Starting the 2017 Hubway Data Challenge

Time for a New Project 

A couple weeks ago, Hubway, Boston’s bike share service, announced their 2017 Data Challenge. For the challenge, Hubway is providing trip data for previous years, station data, as well access to real time data. Those who enter the challenge will build a wide variety of visualizations and analysis.  I think I might participate, so I downloaded the detailed month-by-month data for 2015 and 2016, as well as the station data and started to experiment.  This post will outline some of my early work before I actually figure out what I will (might) do for the challenge.

For those interested, submissions are due on April 10, 2017.

Making the Data Usable

Hubway provided the data in the only format that matters, csv files.  Since I don’t do much with text files (I am a database person), I wrote a few PostgreSQL scripts to wrangle the data from csv files into PostgreSQL.

The first script to I wrote was a loading script –  Hubway2017_loading.sql. The script is pretty simple. and does the following:

  • Build the tables – the schema is pretty straight forward
  • Load data into staging tables
  • Check for ‘bad values’ in each column – values that don’t meet the data type – they used a ‘\N’ for null. Make sure you check for that.
  • Load data into the final tables – I have each year in seperate tables.
  • Build geometry values for geographic analysis and visualization

The second set of scripts I wrote are analysis scripts.  To start with the data analysis, I wrote three simple analysis scripts:

Feel free to check out my github page for this project and grab whatever code you like.  I anticipate I will be adding more to this project over the next couple weeks.

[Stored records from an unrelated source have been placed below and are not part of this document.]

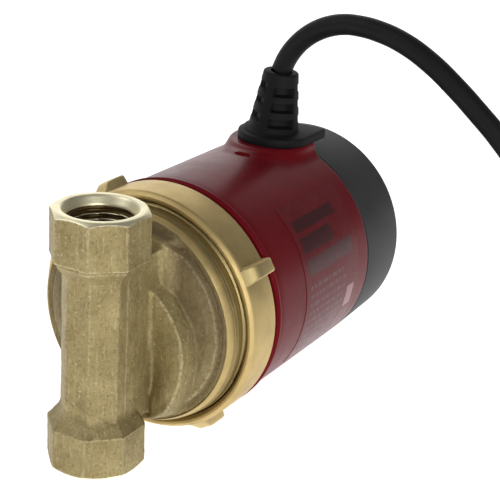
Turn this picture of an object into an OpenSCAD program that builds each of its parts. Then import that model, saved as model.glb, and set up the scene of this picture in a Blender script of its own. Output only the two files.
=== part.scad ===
// Small hot-water circulator pump with a spherical motor and a moulded mains cord.
// The ports stand one above the other on the Z axis; the motor axis runs along +Y.

/* [Ports] */
// Distance between the faces of the two threaded ports
port_to_port = 80; // [80:1:86]
// Radius of the port thread's wall (half-inch pipe thread)
port_thread_r = 10.5; // [10.3:0.1:10.7]
// Depth of the port thread
port_thread_depth = 12; // [10:0.5:13]
// Width across the flats of the octagonal port collars
collar_flats = 28; // [27:0.5:29]
// Height of the flats on each collar
collar_height = 13.6; // [13:0.2:15]
// Width across the flats of the tube between the collars
tube_flats = 20.6; // [20:0.2:21]

/* [Pump housing] */
// Radius of the male thread that carries the union nut
spigot_r = 35.5; // [35.3:0.1:35.5]
// Front wall of the pump chamber, outside
bowl_front_y = 16.5; // [16:0.5:16.5]
// Radius of the pump chamber
chamber_r = 30.2; // [29.8:0.1:30.4]

/* [Union nut] */
// Outer radius of the union nut
nut_r = 38.9; // [38.5:0.1:39]
// Radius over the spanner lugs
lug_r = 42; // [41.5:0.1:42.5]
// Width of a spanner lug
lug_width = 5; // [4:0.5:6]

/* [Motor] */
// Outer radius of the motor housing
can_r = 38.2; // [38.2:0.1:38.6]
// Rear rim of the motor housing
can_rear_y = 105.4; // [105.4:0.1:106]
// Rear face of the end cap
cap_rear_y = 133; // [130:1:136]
// Length of the ribbed strain relief boot
boot_length = 21; // [20:0.5:24]

/* [Cord] */
// Diameter of the round mains cord
cord_d = 7; // [6.8:0.1:7.2]

/* [Hidden] */
$fn = 96;
over = 1;                      // how far a cutting solid runs past what it cuts

axis_z = port_to_port / 2;     // height of the motor axis
passage_r = 6.5;               // bore of the upright water passages
eye_r = 5.9;                   // bore of the passages into the pump chamber
shoulder_h = 4.6;              // height of the cone between a collar and the tube
web_half_w = 9.4;              // half width of the casting behind the tube

chamber_front_y = bowl_front_y + 3;
spigot_front_y = 23.4;
spigot_rear_y = 34;
bowl_rim_r = 34.6;
swirl_front_y = 11;            // front of the volute's swirl channel
swirl_start = 66;              // the channel widens clockwise from this angle
swirl_sweep = 140;
swirl_steps = 14;
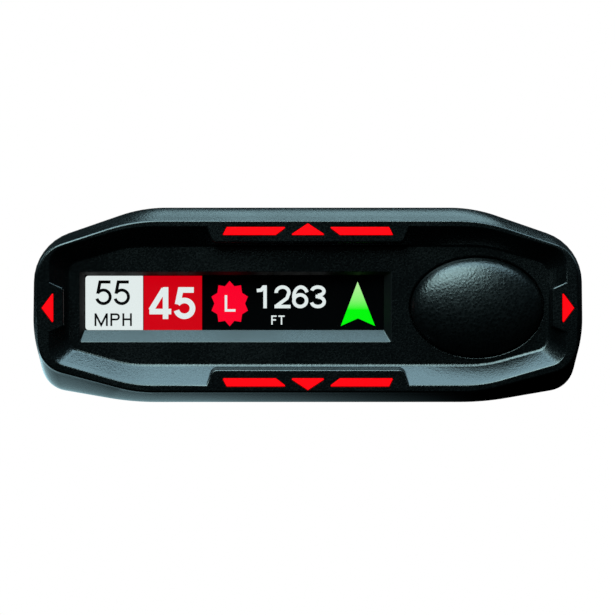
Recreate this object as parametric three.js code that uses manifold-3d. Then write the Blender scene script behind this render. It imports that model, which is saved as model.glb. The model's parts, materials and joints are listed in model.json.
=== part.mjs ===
// Windshield radar detector: a faceted two-part housing with a recessed display face,
// a domed mute button, four arrow light pipes, a key row, a mount dock and the electronics inside.
// Millimetres, +Z up. X runs across the face, -Y is the driver's side, +Y is the road side.
// Origin: centre of the footprint on the surface the detector lies on.
import * as THREE from "three";
import { mergeVertices } from "three/addons/utils/BufferGeometryUtils.js";
import Module from "manifold-3d";

const wasm = await Module();
wasm.setup();

// ---------------------------------------------------------------- driving dimensions
const HALF_WIDTH = 45.2; // housing, at its widest section
const HEIGHT = 32; // housing, at its tallest section
const MID_Z = HEIGHT / 2;
const WALL = 1.8; // housing wall
const GAP = 0.3; // between pieces that meet
const RUNNING = 0.25; // round a piece that moves

const RIM_Y = -62.9; // front plane of the bezel rim; the mute dome stands 2.1 proud of it
const FACE_Y = -60.2; // recessed face
const SILL_Y = -58.8; // back edge of the display opening's sloping sides
const WINDOW_Y = -58.2; // back of the face plate, where the display window lies
const JOIN_Y = -57; // bezel meets the two shells
const BOARD_Y = -52.6; // front of the display board
const TAIL_Y = 44; // shells meet the rear cover
const REAR_Y = 65; // rear plane

const SPLIT_Z = 16; // top shell meets bottom shell
const DECK_Z = 30.6; // floor of the key recess
const KEY_TOP_Z = 31.2;
const DOCK_FLOOR_Z = 25.6;
const MAIN_BOARD_Z = 5; // underside of the main board
const BOARD = 1.6; // main board thickness

const DOME = { x: 27.7, z: 15.75, a: 10.8, b: 8.1, rise: 4.8, travel: 0.8 };
const WINDOW = { left: -36.7, right: 12.5, low: 11.9, high: 20.95 };
const DOCK = { halfX: 14, front: -30, back: 6 };
const LATCH = { front: 8.2, back: 16.2, halfX: 8, travel: 1.6 };
const KEY = { y: -45, halfY: 3.6, travel: 0.6, width: 8.4, space: 1.3, rockerWidth: 18 };
const BOSSES = [-1, 1].flatMap((side) => [[side * 36.5, -44], [side * 33.5, 34]]);
const BOARD_SCREWS = [-1, 1].flatMap((side) => [[side * 27, -38], [side * 31, 8]]);

// ---------------------------------------------------------------- finishes
const finish = (color, roughness, metalness = 0) => ({ color, roughness, metalness });
const BLACK_PLASTIC = finish(0x0b0d0e, 0.42);
const BLACK_KEY = finish(0x101213, 0.5);
const SMOKED_LENS = finish(0x050505, 0.08);
const RED_LENS = finish(0xff0a05, 0.3);
const IR_WINDOW = finish(0x1a0305, 0.1);
const GREEN_BOARD = finish(0x0d3b22, 0.5);
const GLASS_PANEL = finish(0x020202, 0.15);
const WHITE_CHIP = finish(0xe6e2d0, 0.4);
const TINNED = finish(0xb9bcc0, 0.35, 1);
const DIE_CAST = finish(0x9da1a6, 0.5, 1);
const STEEL = finish(0x8d9196, 0.3, 1);
const BLACK_STEEL = finish(0x17181a, 0.45, 1);
const RUBBER = finish(0x151515, 0.85);
const CERAMIC = finish(0xcfc6b2, 0.7);
const CLEAR_LENS = finish(0xdde6ea, 0.05);
const AMBER_FILM = finish(0x8a5a18, 0.4);
const JACK_PLASTIC = finish(0x1c1c1e, 0.6);

const part = new THREE.Group();

function add(name, solid, look) {
  const mesh = new THREE.Mesh(geometryOf(solid), new THREE.MeshStandardMaterial(look));
  mesh.name = name;
  part.add(mesh);
  return mesh;
}

// ---------------------------------------------------------------- solids
// A closed geometry as a manifold-3d solid.
function solidOf(geometry) {
  const bare = new THREE.BufferGeometry();
  bare.setAttribute("position", geometry.getAttribute("position").clone());
  if (geometry.index) bare.setIndex(geometry.index.clone());
  const merged = mergeVertices(bare, 1e-4);
  return new wasm.Manifold(
    new wasm.Mesh({
      numProp: 3,
      vertProperties: new Float32Array(merged.attributes.position.array),
      triVerts: new Uint32Array(merged.index.array),
    }),
  );
}

function geometryOf(solid) {
  const mesh = solid.getMesh();
  const geometry = new THREE.BufferGeometry();
  geometry.setAttribute("position", new THREE.BufferAttribute(mesh.vertProperties, 3));
  geometry.setIndex(new THREE.BufferAttribute(mesh.triVerts, 1));
  return geometry;
}

const union = (...solids) => solids.reduce((sum, next) => sum.add(next));
const cut = (solid, ...tools) => tools.reduce((left, tool) => left.subtract(tool), solid);

// Box between two corners.
function box(x0, x1, y0, y1, z0, z1) {
  const geometry = new THREE.BoxGeometry(x1 - x0, y1 - y0, z1 - z0);
  geometry.translate((x0 + x1) / 2, (y0 + y1) / 2, (z0 + z1) / 2);
  return solidOf(geometry);
}

// Cylinder along Z.
function pillar(x, y, radius, z0, z1, sides = 12) {
  const geometry = new THREE.CylinderGeometry(radius, radius, z1 - z0, sides);
  geometry.rotateX(Math.PI / 2);
  geometry.translate(x, y, (z0 + z1) / 2);
  return solidOf(geometry);
}

// Cylinder along Y.
function rod(x, z, radius, y0, y1, sides = 12) {
  const geometry = new THREE.CylinderGeometry(radius, radius, y1 - y0, sides);
  geometry.translate(x, (y0 + y1) / 2, z);
  return solidOf(geometry);
}

// An outline drawn in the XZ plane, given depth from y0 to y1.
function prismY(points, y0, y1) {
  const geometry = new THREE.ExtrudeGeometry(new THREE.Shape(points), {
    depth: y1 - y0,
    bevelEnabled: false,
  });
  geometry.rotateX(Math.PI / 2);
  geometry.translate(0, y1, 0);
  return solidOf(geometry);
}

// An outline drawn in the XY plane, raised from z0 to z1.
function prismZ(points, z0, z1) {
  const geometry = new THREE.ExtrudeGeometry(new THREE.Shape(points), {
    depth: z1 - z0,
    bevelEnabled: false,
  });
  geometry.translate(0, 0, z0);
  return solidOf(geometry);
}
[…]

Starting the Visualization

At the end of the Hubway2017_loading.sql script, I loaded the station data into its own table.  With that data, I created a GeoJSON file of the stations with the reported capacity value with QGIS.  I am using the GeoJSON format for a couple reasons.  It works more seamlessly with CARTO, and it can properly store a date value (something shapefiles don’t do well).

I have uploaded the dataset to my hubway github here.

For anyone who knows Boston/Somerville/Cambridge/Brookline, this pattern of stations will make sense.  The stations with lots of capacity stand out near South Station, MIT, and Mass General.  There are 187 stations in this dataset, however, I need to double check to make sure the stations that appear in the map below were actually in use during 2015/2016, as stations aren’t necessarily permanent.

The next visualization I wanted to make was a time series map displaying the daily starts across the entire system for 2016.  The first step was to build a table with all the relevant data.  For those interested in the script, check out the OriginsByDay_Hubway2016.sql script. Once the script was run and the data created, I built a GeoJSON file in QGIS and uploaded it into CARTO. CARTO is a great online mapping service that is easy to use. If you are looking to make some maps for this challenge and don’t want to spend a lot of time leaning how to map or use mapping specific software, I encourage you to check out CARTO.

The following map steps through each day, visualizing the number of trip starts using CARTO’s Torque feature.  It is fun to watch as the trip starts ebb and flow with the seasons.  One can see stations come in and out of service across the city throughout the year, see major peaks and valleys in usage, and observe the strong relationship in trip starts between downtown Boston and the outlying stations.

Click here for the full size version (that works much better than the version limited by my wordpress CSS).

This simple visualization has given me a number of ideas on what to look into next including:

  • Quantify the relationships between usage and weather
  • The Giver and Taker stations – what is the net usage by station for each day
  • Is that station at MIT really that busy every single day?
  • Relationships between population density and usage
  • Usage in regards to major days in the city, i.e., Marathon Monday, MIT/Harvard/BU move in days, college graduation days, Boston Calling, bad T days (for those who ride the T, you know what I mean).

There are some real patterns in this dataset and it will be fun to look into them and share the results.

Busiest Days in 2016

The last script I put together was to find the busiest days in regards to trip starts.  The busiest day was August 9, 2016, with 6949 starts.  This was a Tuesday, which blows my mind. I am shocked that the busiest day wasn’t a weekend day.

The rest of the busiest days all had over 6k starts and all happened between the end of June and the end of September.  And again, all were on weekdays.  This is really weird to me, as I tend to think that Hubway is used by tourists, and presumably, on weekends (especially downtown). Seeing that the busiest days are weekdays, is actually a real positive for the system, as it can be seen as a viable alternative transit option.

As you can see, there is still a ton to do.  I need to get into this data some more and start to plan the story I want to tell.  Also, I need to do some more QA on the data, so I fully understand what I am dealing with. The biggest part of any data analysis project isn’t the generation of fancy interactive graphics (which no one uses)  or writing ground breaking algorithms; it is the dirty data work.  Without checking and double checking the inputs, the analysis could be wrong, and no one wants that.